Überzeugende Namen für Rekers Nachfolge sind noch nicht in Sicht
Zur politischen Arithmetik gehört, dass eine Bewerbung für den Oberbürgermeister-Posten nur mit Rückendeckung von mindestens zwei Parteien aussichtsreich ist. Wollen CDU und SPD eine oder einen OB der Grünen verhindern, müssen ihre eigenen Kandidaten oder Kandidatinnen wechselweise akzeptabel sein. Vielleicht braucht die Auswahl auch deshalb so lange. Überzeugende Namen mit belastbaren Aussichten sind jedenfalls noch nicht im Gespräch.

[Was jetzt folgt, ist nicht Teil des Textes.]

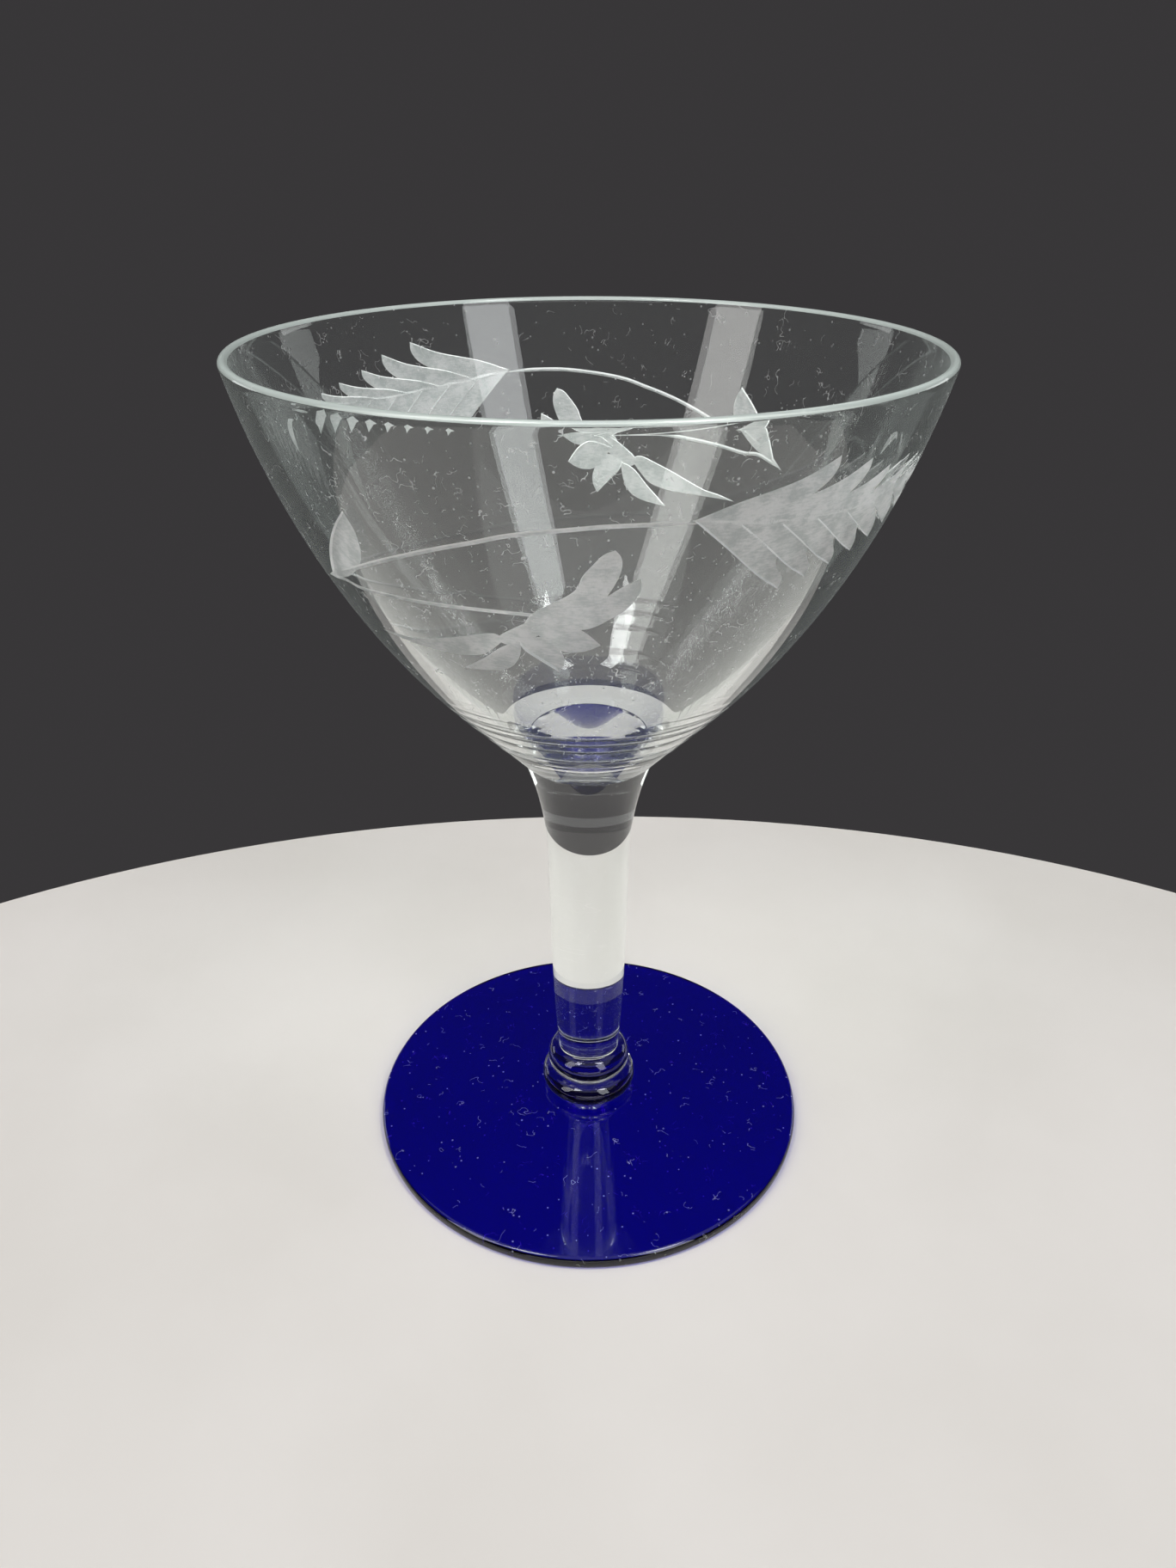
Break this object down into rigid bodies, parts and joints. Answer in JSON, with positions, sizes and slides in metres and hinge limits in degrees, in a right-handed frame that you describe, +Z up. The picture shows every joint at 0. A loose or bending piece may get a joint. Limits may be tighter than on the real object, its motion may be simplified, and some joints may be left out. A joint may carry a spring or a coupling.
{
  "type": "martini glass",
  "caption": "Stemmed cocktail glass with a clear flared bowl, cut leaf sprays, a thick stem, a bead and wafer, and a cobalt blue foot.",
  "frame": {"origin": "centre of the foot's resting plane, on the axis of the glass", "axes": "+Z up along the axis, from the foot to the rim; X and Y are equal for the solids"},
  "size_m": [0.091, 0.091, 0.13],
  "materials": {
    "clear_glass": "clear, fire polished, with matte wheel-cut leaves on the bowl",
    "cobalt_glass": "deep cobalt blue, polished"
  },
  "bodies": {
    "root": {"bowl": "clear_glass", "stem": "clear_glass", "knop": "clear_glass", "wafer": "clear_glass", "foot": "cobalt_glass"}
  },
  "joints": []
}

Bis zur Wahl wäre den Menschen am besten gedient mit einem Köln-Pakt, der die drängendsten Probleme der Stadt jenseits parteipolitischen Hickhacks angeht und die Expertise aus Wirtschaft und Gesellschaft aufnimmt. Bei den großen Themen – Klimaneutralität bis 2035, Mobilitätswende, Erneuerung des Gebäudebestands und Kampf gegen den Wohnungsmangel – wird Köln nur mit einem übergreifenden Ansatz vorankommen. Dafür braucht es klare Priorisierungen, realistische Konzepte und den Blick auf die Machbarkeit, ohne das Lebensgefühl der Stadt zu zerstören.
In einem gut gemachten Zukunftspakt für Köln läge eine große Chance. Nach all den Krisenjahren, in denen Politikerinnen und Politiker vor allem Katastrophenjongleure sein mussten, könnten sie sich zusammen mit der Stadtgesellschaft endlich wieder am Gestalten der Zukunft versuchen. Damit ließen sich ökonomisch und sozial Kräfte freisetzen. Vertrauen auf die politische Arbeit in der Stadt könnte zurückgewonnen werden. Frust und Spaltung ließen sich zumindest verringern.
Ein solcher Köln-Pakt muss sorgfältig vorbereitet, überzeugend kommuniziert und moderiert werden. Eine Aufgabe, die der Stadtspitze zufällt. Zu ersten Erfolgen und Misserfolgen könnten dann die Bürgerinnen und Bürger 2025 ihr Votum abgeben.